Konferansta, "ilaç sahteciliği, diğer yasa dışı ilaç trafiği ve ticareti şekilleri", "ilaçların resmi ticaret yollarından sapması ve etkileri", "internette online ilaç ticareti ve buna ilişkin tehditler", "bağlantılı yasa dışı finansal kazanç ve para aklama faaliyetleri", "yeni gelişen trendler ve hasta güvenliği etkileri", "ilaç sahteciliği, yasa dışı ticareti, sapması ve kaçakçılığı sorununa stratejik ve operasyonel seviyede yaklaşımlar", "tehditlere en etkili ve doğru yanıtın, eylemin geliştirilmesi" konuları ele alındı.
-Neden Türkiye?
Piyasaya sahte ilaç süren uluslararası çetenin çökertildiği "Derman" operasyonu, toplantı için Türkiye'nin tercih edilmesinde önemli rol oynadı.
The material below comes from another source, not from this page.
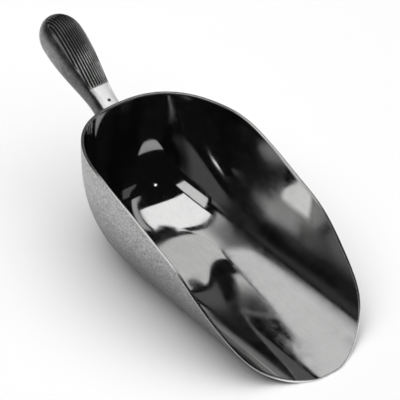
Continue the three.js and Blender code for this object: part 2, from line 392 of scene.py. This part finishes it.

İlaç Güvenliği Kurumu Avrupa, Afrika ve Ortadoğu Direktörü Ashley How, Türkiye'nin jeopolitik konumu gereği, Batı ve Doğu arasında bağlantı rolü üstlenmesinin, bu konuda transit ülke olması sonucu doğurduğunu ifade ederek, Türk ilaç pazarının büyük olmasının, bununla bağlantılı tehditleri de ortaya çıkardığını söyledi.
Türk emniyetinin başarılı "Derman" operasyonunu anımsatan How, Türk yetkililerin ve makamların ilaç sahteciliği, sahtekarlığı ve kaçaklığıyla mücadelesindeki çabalarını ve iyi çalışmalarını da takdir etmeyi amaçladıklarını bildirdi.
Bu konuda Türkiye ile işbirliğini geliştirmek istediklerini vurgulayan How, şu değerlendirmelerde bulundu.
"Hasta güvenliği tüm dünyada önemli bir husus. Geniş bir ilaç pazarına sahip Türkiye'de sahte ürün piyasasının oluşturulmak istenmesi son derece normal. Masum insanlardan yararlanmak isteyecek kötü niyetli kişiler mutlaka ortaya çıkacaktır. Üyelerimiz küresel güvenlik stratejisinin bir parçası ve bu konuda bir ağ oluşturuldu. Bu şekilde tüm dünya ile iletişim halindeyiz. Türkiye, önemli paydaşlarımızdan biri. Türk hükümetinin ve kolluk kuvvetlerinin çabalarını desteklemek istiyoruz."
-"En büyük sorun internette"
İnternetin sahte ve yasa dışı ilaç için büyük bir pazar olduğunu vurgulayan How, "Her yerde olduğu gibi burada da müşteriler ve satıcılar var. Bankalar gibi finansal kurumlar da bulunuyor. Birçok ürün ve para el değiştiriyor. Fakat bu suçlulara yaptıkları yasa dışı işi tanıtma ve yayma imkanı da sağlıyor. Sahte, kaçak ve çalıntı ilaçların dağıtımı da buna dahil" dedi.
Söz konusu ilaçların internet siteleri üzerinden satıldığını, bu mecranın aynı zamanda tanıtım için de kullanıldığını ifade eden How, "Kolluk kuvvetleri ve ilaç şirketleri, bu mecrayı gözlem altında tutmak zorunda. Bu bir tehdit ve halkın bu tehdidin farkında olması çok önemli" ifadesini kullandı.